# Task statement
Search the records for the word "caption" and report each line that has it.

# Records for the task
────────────────

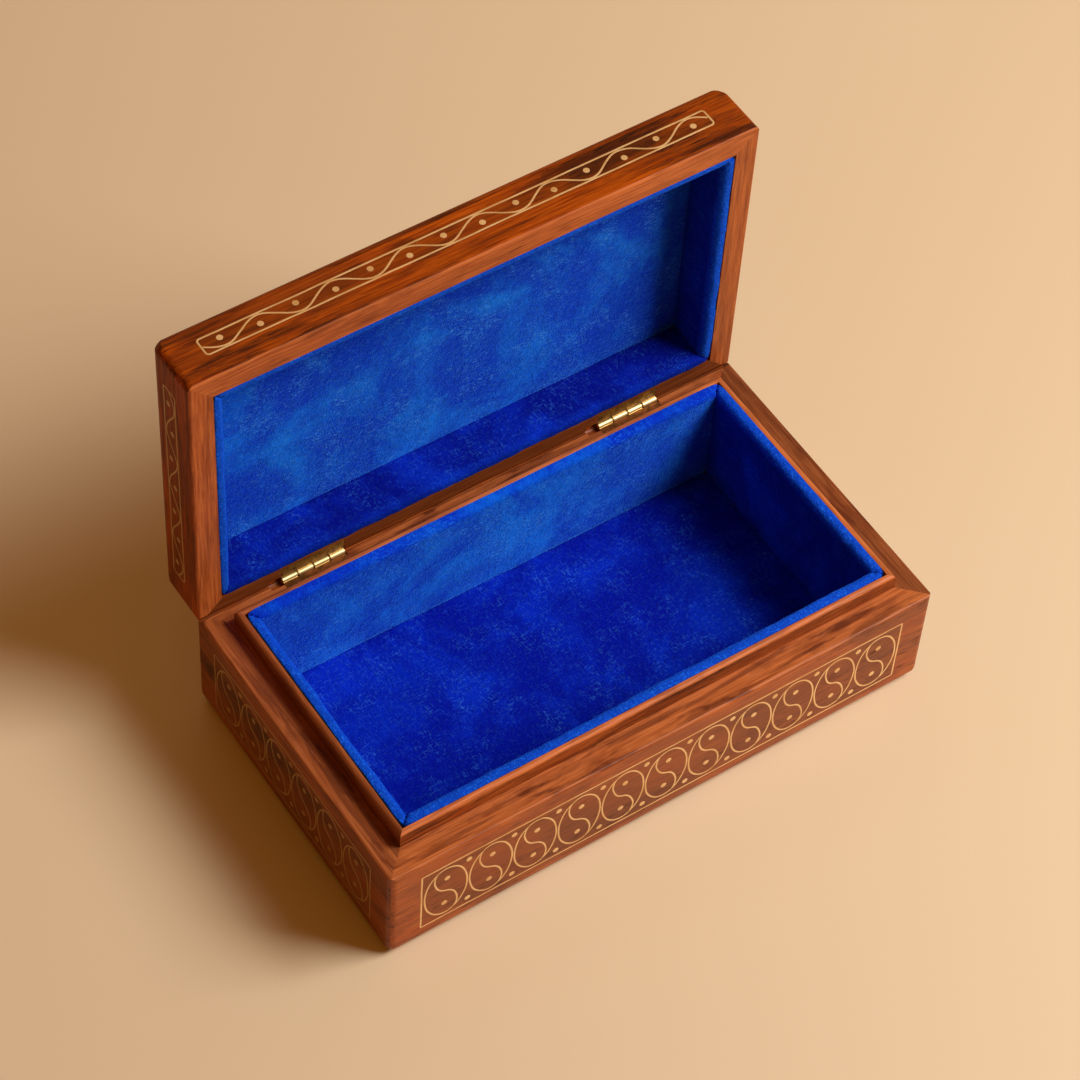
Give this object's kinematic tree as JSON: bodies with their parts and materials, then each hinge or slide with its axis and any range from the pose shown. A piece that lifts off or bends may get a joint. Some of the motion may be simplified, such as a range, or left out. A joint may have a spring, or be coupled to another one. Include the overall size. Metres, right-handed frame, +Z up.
{
  "type": "inlaid wooden box",
  "caption": "Rectangular rosewood trinket box with brass wire inlay, velvet lining, a raised inner lip and a hinged lid standing open.",
  "frame": {"origin": "centre of the underside, on the surface that the box stands on", "axes": "+X along the length to the right, +Y from the front to the hinged back, +Z up"},
  "size_m": [0.18, 0.1204, 0.1384],
  "materials": {
    "rosewood": "rubbed oil and wax, satin, with dark streaks along the grain",
    "lip_wood": "the same rosewood, satin",
    "blue_velvet": "royal blue cotton velvet, short pile",
    "inlay_brass": "drawn wire and pins hammered in and rubbed flush",
    "hinge_brass": "polished sheet brass"
  },
  "bodies": {
    "base": {"base_bottom_board": "rosewood", "base_front_board": "rosewood", "base_back_board": "rosewood", "base_left_board": "rosewood", "base_right_board": "rosewood", "lip_front": "lip_wood", "lip_back": "lip_wood", "lip_left": "lip_wood", "lip_right": "lip_wood", "base_floor_lining": "blue_velvet", "base_front_lining": "blue_velvet", "base_back_lining": "blue_velvet", "base_left_lining": "blue_velvet", "base_right_lining": "blue_velvet", "base_front_border": "inlay_brass", "base_front_scrolls": "inlay_brass", "base_front_pins": "inlay_brass", "base_back_border": "inlay_brass", "base_back_scrolls": "inlay_brass", "base_back_pins": "inlay_brass", "base_left_border": "inlay_brass", "base_left_scrolls": "inlay_brass", "base_left_pins": "inlay_brass", "base_right_border": "inlay_brass", "base_right_scrolls": "inlay_brass", "base_right_pins": "inlay_brass", "base_leaf_left": "hinge_brass", "base_leaf_right": "hinge_brass", "hinge_pin_left": "hinge_brass", "hinge_pin_right": "hinge_brass", "base_leaf_nails": "hinge_brass"},
    "lid": {"lid_top_board": "rosewood", "lid_front_board": "rosewood", "lid_back_board": "rosewood", "lid_left_board": "rosewood", "lid_right_board": "rosewood", "lid_ceiling_lining": "blue_velvet", "lid_front_lining": "blue_velvet", "lid_back_lining": "blue_velvet", "lid_left_lining": "blue_velvet", "lid_right_lining": "blue_velvet", "lid_front_border": "inlay_brass", "lid_front_vine": "inlay_brass", "lid_front_pins": "inlay_brass", "lid_back_border": "inlay_brass", "lid_back_vine": "inlay_brass", "lid_back_pins": "inlay_brass", "lid_left_border": "inlay_brass", "lid_left_vine": "inlay_brass", "lid_left_pins": "inlay_brass", "lid_right_border": "inlay_brass", "lid_right_vine": "inlay_brass", "lid_right_pins": "inlay_brass", "lid_top_border": "inlay_brass", "lid_top_scrolls": "inlay_brass", "lid_top_pins": "inlay_brass", "lid_leaf_left": "hinge_brass", "lid_leaf_right": "hinge_brass", "lid_leaf_nails": "hinge_brass"}
  },
  "joints": [
    {"name": "lid_hinge", "type": "hinge", "parent": "base", "child": "lid", "pos_m": [0, 0.0488, 0.0386], "axis": [1, 0, 0], "range_deg": [0, 90]}
  ]
}
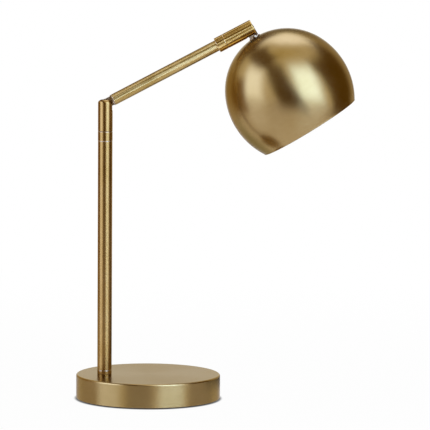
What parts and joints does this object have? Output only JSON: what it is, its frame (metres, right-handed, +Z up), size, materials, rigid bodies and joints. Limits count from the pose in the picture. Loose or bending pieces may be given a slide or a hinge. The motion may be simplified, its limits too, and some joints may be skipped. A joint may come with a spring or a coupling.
{
  "type": "dome shade desk lamp",
  "caption": "Desk lamp with a round weighted base, an offset stem, a swivelling knuckle-jointed arm and a tilting domed metal shade over a small globe bulb.",
  "frame": {"origin": "centre of the base pad's underside, on the table", "axes": "+Z up along the stem; +X from the stem towards the shade; the cord inlet is at +Y, the back"},
  "size_m": [0.3063, 0.1618, 0.4207],
  "materials": {
    "satin_brass": "antique brass, satin brushed and lacquered",
    "nickel": "nickel plated, satin",
    "pad_foam": "matt black foam",
    "iron": "as cast",
    "black_rubber": "matt black",
    "flex_sheath": "black sheathed flex",
    "zinc_steel": "zinc plated",
    "spring_steel": "plain spring steel",
    "nylon": "natural nylon",
    "holder_black": "moulded black",
    "holder_insulator": "glazed off-white insulator",
    "contact_brass": "bare pressed brass",
    "cap_metal": "pressed bright",
    "bulb_black": "black vitreous insulator",
    "opal_glass": "opal white"
  },
  "bodies": {
    "base": {"base_pad": "pad_foam", "base_weight": "iron", "base_cover": "satin_brass", "cord_bush": "black_rubber", "stem_foot": "satin_brass", "stem_nipple": "zinc_steel", "stem_washer": "zinc_steel", "stem_nut": "zinc_steel", "stem_tube": "satin_brass", "stem_flex": "flex_sheath", "head_collar": "satin_brass", "head_stop_pin": "zinc_steel"},
    "head": {"head_nipple": "zinc_steel", "head_spring_washer": "spring_steel", "head_ring_nut": "zinc_steel", "head_knuckle": "satin_brass", "head_side_washers": "nylon", "head_pivot_screw": "satin_brass"},
    "arm": {"arm_tongue": "nickel", "arm_tube": "satin_brass", "arm_flex": "flex_sheath", "barrel_collar": "satin_brass", "barrel_stop_pin": "zinc_steel"},
    "barrel": {"barrel_nipple": "zinc_steel", "barrel_spring_washer": "spring_steel", "barrel_ring_nut": "zinc_steel", "barrel_knuckle": "satin_brass", "barrel_side_washers": "nylon", "barrel_pivot_screw": "satin_brass"},
    "shade": {"shade_tongue": "nickel", "shade_dome": "satin_brass", "holder_cup": "satin_brass", "holder_washer": "zinc_steel", "holder_nut": "zinc_steel", "holder_body": "holder_black", "holder_core": "holder_insulator", "holder_shell": "contact_brass", "holder_contact": "contact_brass", "holder_flex": "flex_sheath", "bulb_cap": "cap_metal", "bulb_insulator": "bulb_black", "bulb_contact": "cap_metal", "bulb_globe": "opal_glass"}
  },
  "joints": [
    {"name": "head_swivel", "type": "hinge", "parent": "base", "child": "head", "pos_m": [-0.0486, 0, 0.297], "axis": [0, 0, 1], "range_deg": [-160, 160]},
    {"name": "arm_tilt", "type": "hinge", "parent": "head", "child": "arm", "pos_m": [-0.0486, 0, 0.3272], "axis": [0, -1, 0], "range_deg": [-28, 62]},
    {"name": "barrel_swivel", "type": "hinge", "parent": "arm", "child": "barrel", "pos_m": [0.08331, 0, 0.39734], "axis": [0.8829, 0, 0.4695], "range_deg": [-160, 160]},
    {"name": "shade_tilt", "type": "hinge", "parent": "barrel", "child": "shade", "pos_m": [0.10945, 0, 0.41124], "axis": [0, 1, 0], "range_deg": [-86, 4]}
  ]
}
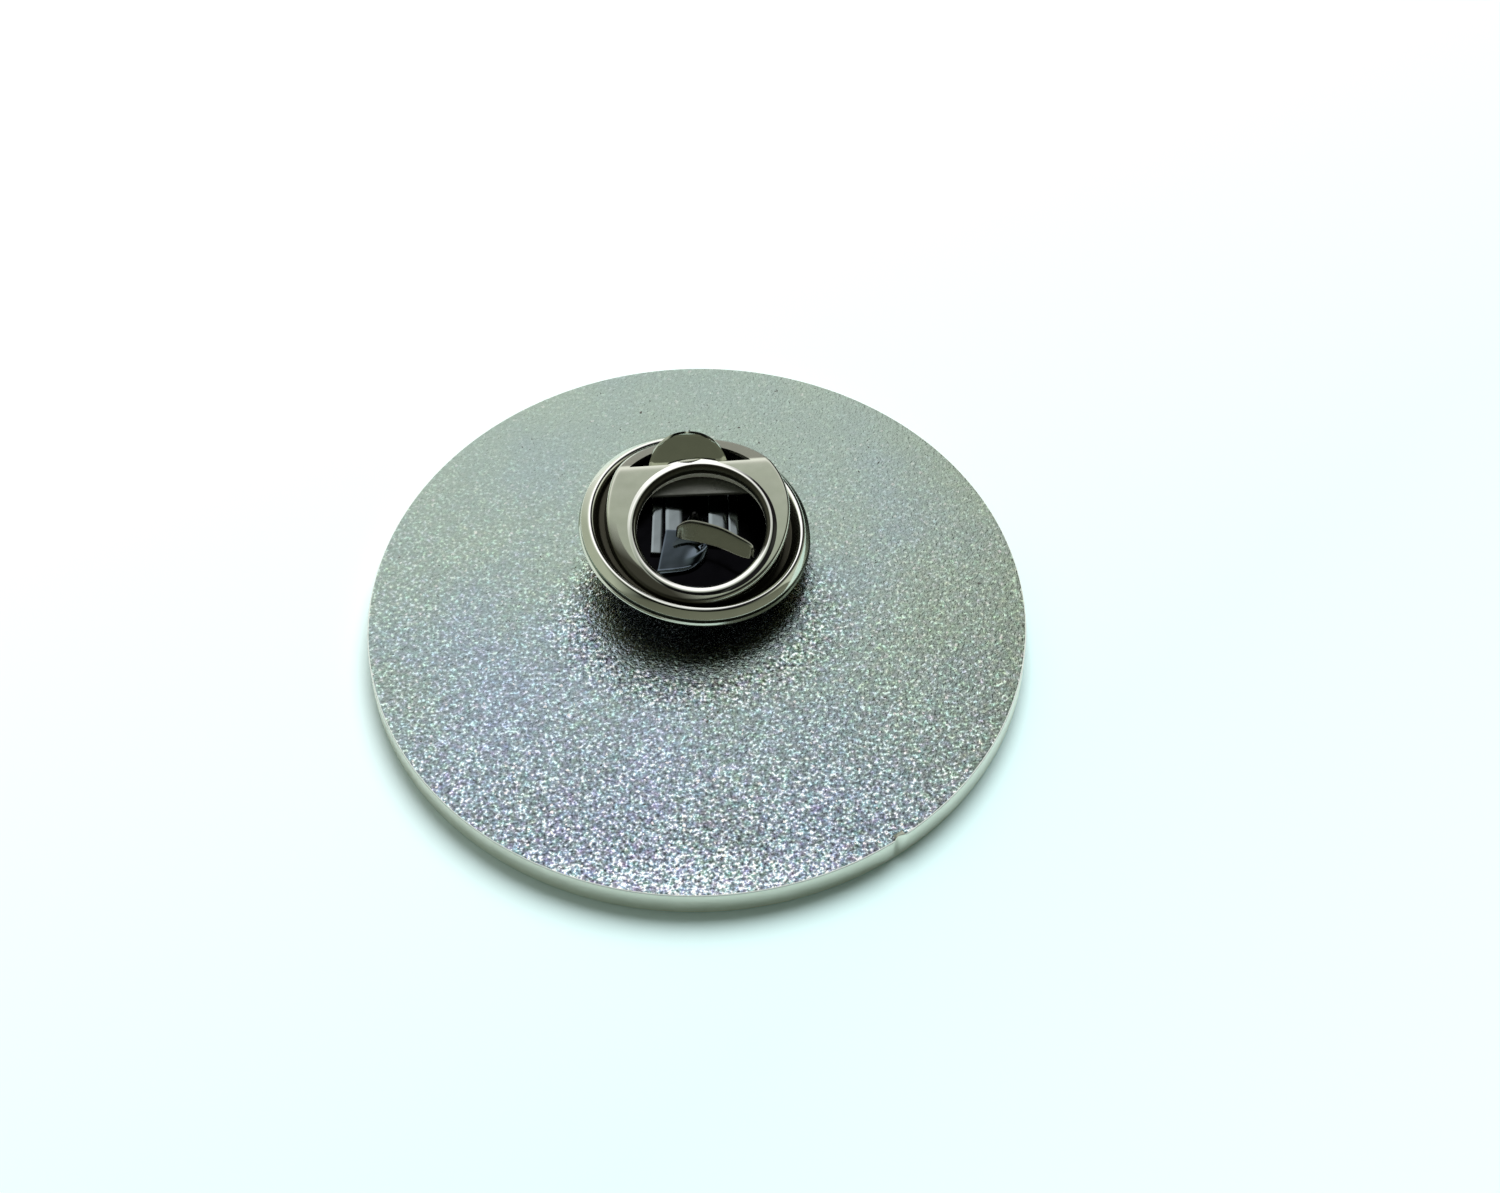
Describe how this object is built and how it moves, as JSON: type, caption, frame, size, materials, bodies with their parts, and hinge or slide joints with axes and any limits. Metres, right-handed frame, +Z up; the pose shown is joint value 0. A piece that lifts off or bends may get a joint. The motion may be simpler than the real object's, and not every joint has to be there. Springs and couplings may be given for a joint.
{
  "type": "round pin badge with locking clutch",
  "caption": "Round metal pin badge with a bordered bare front, a soldered post on its back, and a locking clutch whose wing rocks in a window of its cup.",
  "frame": {"origin": "under the middle of the plate, on the surface that the badge lies on", "axes": "+Z up through the plate towards the post, +Y towards the badge's upper edge, +X to the right seen from the back"},
  "size_m": [0.032, 0.032, 0.0063],
  "materials": {
    "plate_nickel": "fine grained nickel plate, satin",
    "clutch_nickel": "polished nickel plate with a warm olive tone",
    "spring_steel": "bright rolled spring steel"
  },
  "bodies": {
    "badge": {"badge_plate": "plate_nickel"},
    "clutch": {"clutch_cup": "clutch_nickel", "clutch_base": "clutch_nickel", "clutch_spring": "spring_steel"},
    "wing": {"clutch_wing": "clutch_nickel"}
  },
  "joints": [
    {"name": "clutch_slide", "type": "slide", "parent": "badge", "child": "clutch", "axis": [0, 0, 1], "range_m": [-0.0011, 0.0014]},
    {"name": "wing_hinge", "type": "hinge", "parent": "clutch", "child": "wing", "pos_m": [-0.00027, 0.00616, 0.00462], "axis": [0.9994, 0.0323, -0.0149], "range_deg": [0, 10], "stiffness_Nm_per_rad": 0.0002}
  ]
}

────────────────

# Reply to the exercise
  "caption": "Rectangular rosewood trinket box with brass wire inlay, velvet lining, a raised inner lip and a hinged lid standing open.",
  "caption": "Desk lamp with a round weighted base, an offset stem, a swivelling knuckle-jointed arm and a tilting domed metal shade over a small globe bulb.",
Describe how this object is built and how it moves, as JSON: type, caption, frame, size, materials, bodies with their parts, and hinge or slide joints with axes and any limits. Metres, right-handed frame, +Z up; the pose shown is joint value 0. A piece that lifts off or bends may get a joint. The motion may be simpler than the real object's, and not every joint has to be there. Springs and couplings may be given for a joint.
  "caption": "Round metal pin badge with a bordered bare front, a soldered post on its back, and a locking clutch whose wing rocks in a window of its cup.",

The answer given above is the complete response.